▶ [Provided material]
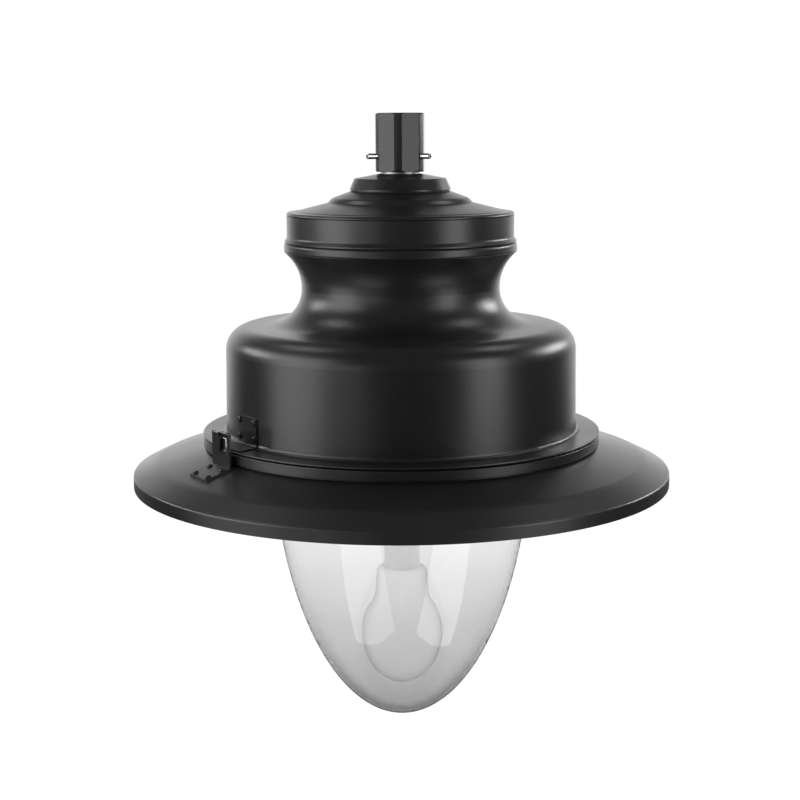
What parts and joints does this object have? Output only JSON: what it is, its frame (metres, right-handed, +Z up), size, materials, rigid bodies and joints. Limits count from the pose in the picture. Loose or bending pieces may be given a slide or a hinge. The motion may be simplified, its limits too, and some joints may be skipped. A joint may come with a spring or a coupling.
{
  "type": "garden light",
  "caption": "Black pendant lantern head with a stepped bell housing, wide brim and clear tapered bowl; canopy hinges down on a spring catch, pipe coupler on top.",
  "frame": {"origin": "centre of the mouth of the coupler's pipe bore, at the very top of the light", "axes": "+Z up along the bore and the light's turned axis; -Y is the front, as in the picture, with the catch at the front left"},
  "size_m": [0.581, 0.581, 0.6634],
  "materials": {
    "powder_black": "satin fine-grain powder coat",
    "rivet_black": "satin black, worn lightly on the crowns",
    "coupler_dark": "satin dark grey coat over machined steel",
    "plated_steel": "bright zinc plate",
    "washer_grey": "satin",
    "seal_rubber": "matt",
    "bowl_clear": "clear polished, very light grey tint",
    "lamp_glass": "soft coated glass",
    "arc_ceramic": "translucent white ceramic",
    "lamp_brass": "nickel-plated screw shell",
    "porcelain": "white glazed",
    "reflector_bright": "satin anodised",
    "ballast_lacquer": "lacquered laminations",
    "can_aluminium": "drawn can",
    "moulded_grey": "moulded"
  },
  "bodies": {
    "head": {"arc_tube": "arc_ceramic", "ballast": "ballast_lacquer", "cable_gland": "moulded_grey", "capacitor": "can_aluminium", "catch_bracket": "powder_black", "catch_bracket_rivets": "rivet_black", "catch_guide": "powder_black", "catch_spring": "plated_steel", "collar_gasket": "seal_rubber", "coupler_locknut": "coupler_dark", "coupler_washer": "washer_grey", "crown_ring": "powder_black", "flange_clip": "powder_black", "gear_screws": "plated_steel", "gear_tray": "plated_steel", "head_seal": "seal_rubber", "hinge_pin": "plated_steel", "hinge_upper_leaf": "powder_black", "hinge_upper_rivets": "rivet_black", "housing": "powder_black", "ignitor": "can_aluminium", "lamp_bulb": "lamp_glass", "lamp_cap": "lamp_brass", "lampholder": "porcelain", "lampholder_bracket": "plated_steel", "pipe_coupler": "coupler_dark", "reflector": "reflector_bright", "reflector_hangers": "plated_steel", "roof_cover": "powder_black", "terminal_block": "moulded_grey", "top_collar": "powder_black", "tray_screws": "plated_steel"},
    "canopy": {"canopy_ring": "powder_black", "canopy_brim": "powder_black", "bowl_carrier": "powder_black", "carrier_rivets": "rivet_black", "bowl": "bowl_clear", "bowl_gasket": "seal_rubber", "bowl_clamp_ring": "plated_steel", "bowl_screws": "plated_steel", "hasp_bracket": "powder_black", "hasp_rivets": "rivet_black", "hinge_lower_leaf": "powder_black", "hinge_lower_rivets": "rivet_black"},
    "catch": {"catch_lever": "powder_black", "catch_nose": "plated_steel"},
    "clamp_left": {"clamp_screw_left": "plated_steel"},
    "clamp_right": {"clamp_screw_right": "plated_steel"},
    "clamp_rear": {"clamp_screw_rear": "plated_steel"}
  },
  "joints": [
    {"name": "canopy_hinge", "type": "hinge", "parent": "head", "child": "canopy", "pos_m": [0.19261, 0.13287, -0.3539], "axis": [0.5678, -0.8231, 0], "range_deg": [0, 90]},
    {"name": "catch_press", "type": "slide", "parent": "head", "child": "catch", "axis": [0.8231, 0.5678, 0], "range_m": [0, 0.0015], "stiffness_N_per_m": 600, "springref_m": -0.002, "deforming": ["catch_spring"]},
    {"name": "clamp_left_turn_in", "type": "slide", "parent": "head", "child": "clamp_left", "axis": [0.9048, 0.4258, 0], "range_m": [0, 0.006]},
    {"name": "clamp_right_turn_in", "type": "slide", "parent": "head", "child": "clamp_right", "axis": [-0.8211, 0.5707, 0], "range_m": [0, 0.006]},
    {"name": "clamp_rear_turn_in", "type": "slide", "parent": "head", "child": "clamp_rear", "axis": [-0.0837, -0.9965, 0], "range_m": [0, 0.006]}
  ]
}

▶ [Task brief]
Copy out all of the lines above exactly.

▶ [Reply]
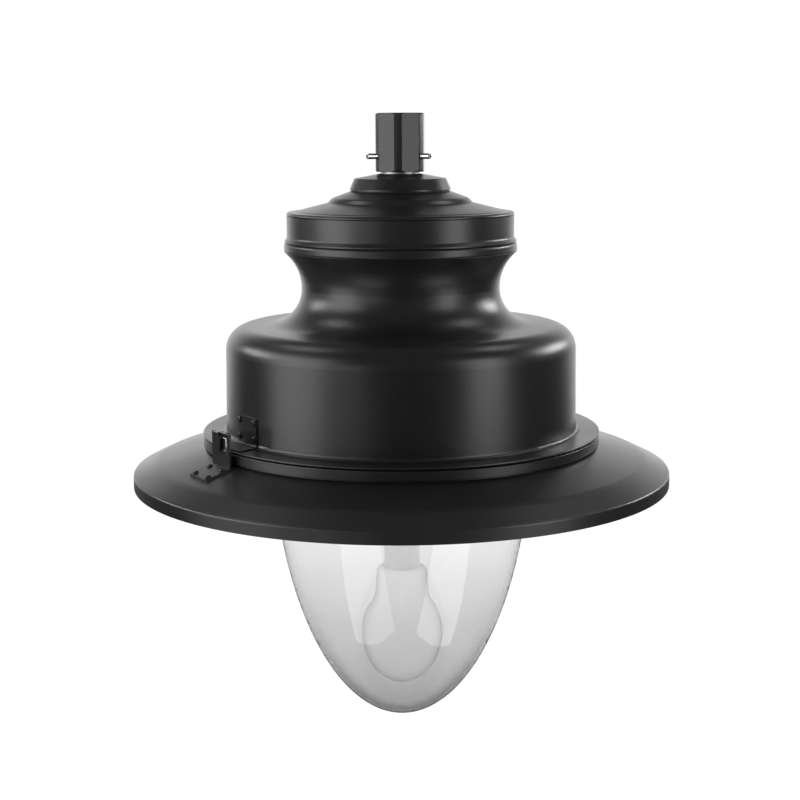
What parts and joints does this object have? Output only JSON: what it is, its frame (metres, right-handed, +Z up), size, materials, rigid bodies and joints. Limits count from the pose in the picture. Loose or bending pieces may be given a slide or a hinge. The motion may be simplified, its limits too, and some joints may be skipped. A joint may come with a spring or a coupling.
{
  "type": "garden light",
  "caption": "Black pendant lantern head with a stepped bell housing, wide brim and clear tapered bowl; canopy hinges down on a spring catch, pipe coupler on top.",
  "frame": {"origin": "centre of the mouth of the coupler's pipe bore, at the very top of the light", "axes": "+Z up along the bore and the light's turned axis; -Y is the front, as in the picture, with the catch at the front left"},
  "size_m": [0.581, 0.581, 0.6634],
  "materials": {
    "powder_black": "satin fine-grain powder coat",
    "rivet_black": "satin black, worn lightly on the crowns",
    "coupler_dark": "satin dark grey coat over machined steel",
    "plated_steel": "bright zinc plate",
    "washer_grey": "satin",
    "seal_rubber": "matt",
    "bowl_clear": "clear polished, very light grey tint",
    "lamp_glass": "soft coated glass",
    "arc_ceramic": "translucent white ceramic",
    "lamp_brass": "nickel-plated screw shell",
    "porcelain": "white glazed",
    "reflector_bright": "satin anodised",
    "ballast_lacquer": "lacquered laminations",
    "can_aluminium": "drawn can",
    "moulded_grey": "moulded"
  },
  "bodies": {
    "head": {"arc_tube": "arc_ceramic", "ballast": "ballast_lacquer", "cable_gland": "moulded_grey", "capacitor": "can_aluminium", "catch_bracket": "powder_black", "catch_bracket_rivets": "rivet_black", "catch_guide": "powder_black", "catch_spring": "plated_steel", "collar_gasket": "seal_rubber", "coupler_locknut": "coupler_dark", "coupler_washer": "washer_grey", "crown_ring": "powder_black", "flange_clip": "powder_black", "gear_screws": "plated_steel", "gear_tray": "plated_steel", "head_seal": "seal_rubber", "hinge_pin": "plated_steel", "hinge_upper_leaf": "powder_black", "hinge_upper_rivets": "rivet_black", "housing": "powder_black", "ignitor": "can_aluminium", "lamp_bulb": "lamp_glass", "lamp_cap": "lamp_brass", "lampholder": "porcelain", "lampholder_bracket": "plated_steel", "pipe_coupler": "coupler_dark", "reflector": "reflector_bright", "reflector_hangers": "plated_steel", "roof_cover": "powder_black", "terminal_block": "moulded_grey", "top_collar": "powder_black", "tray_screws": "plated_steel"},
    "canopy": {"canopy_ring": "powder_black", "canopy_brim": "powder_black", "bowl_carrier": "powder_black", "carrier_rivets": "rivet_black", "bowl": "bowl_clear", "bowl_gasket": "seal_rubber", "bowl_clamp_ring": "plated_steel", "bowl_screws": "plated_steel", "hasp_bracket": "powder_black", "hasp_rivets": "rivet_black", "hinge_lower_leaf": "powder_black", "hinge_lower_rivets": "rivet_black"},
    "catch": {"catch_lever": "powder_black", "catch_nose": "plated_steel"},
    "clamp_left": {"clamp_screw_left": "plated_steel"},
    "clamp_right": {"clamp_screw_right": "plated_steel"},
    "clamp_rear": {"clamp_screw_rear": "plated_steel"}
  },
  "joints": [
    {"name": "canopy_hinge", "type": "hinge", "parent": "head", "child": "canopy", "pos_m": [0.19261, 0.13287, -0.3539], "axis": [0.5678, -0.8231, 0], "range_deg": [0, 90]},
    {"name": "catch_press", "type": "slide", "parent": "head", "child": "catch", "axis": [0.8231, 0.5678, 0], "range_m": [0, 0.0015], "stiffness_N_per_m": 600, "springref_m": -0.002, "deforming": ["catch_spring"]},
    {"name": "clamp_left_turn_in", "type": "slide", "parent": "head", "child": "clamp_left", "axis": [0.9048, 0.4258, 0], "range_m": [0, 0.006]},
    {"name": "clamp_right_turn_in", "type": "slide", "parent": "head", "child": "clamp_right", "axis": [-0.8211, 0.5707, 0], "range_m": [0, 0.006]},
    {"name": "clamp_rear_turn_in", "type": "slide", "parent": "head", "child": "clamp_rear", "axis": [-0.0837, -0.9965, 0], "range_m": [0, 0.006]}
  ]
}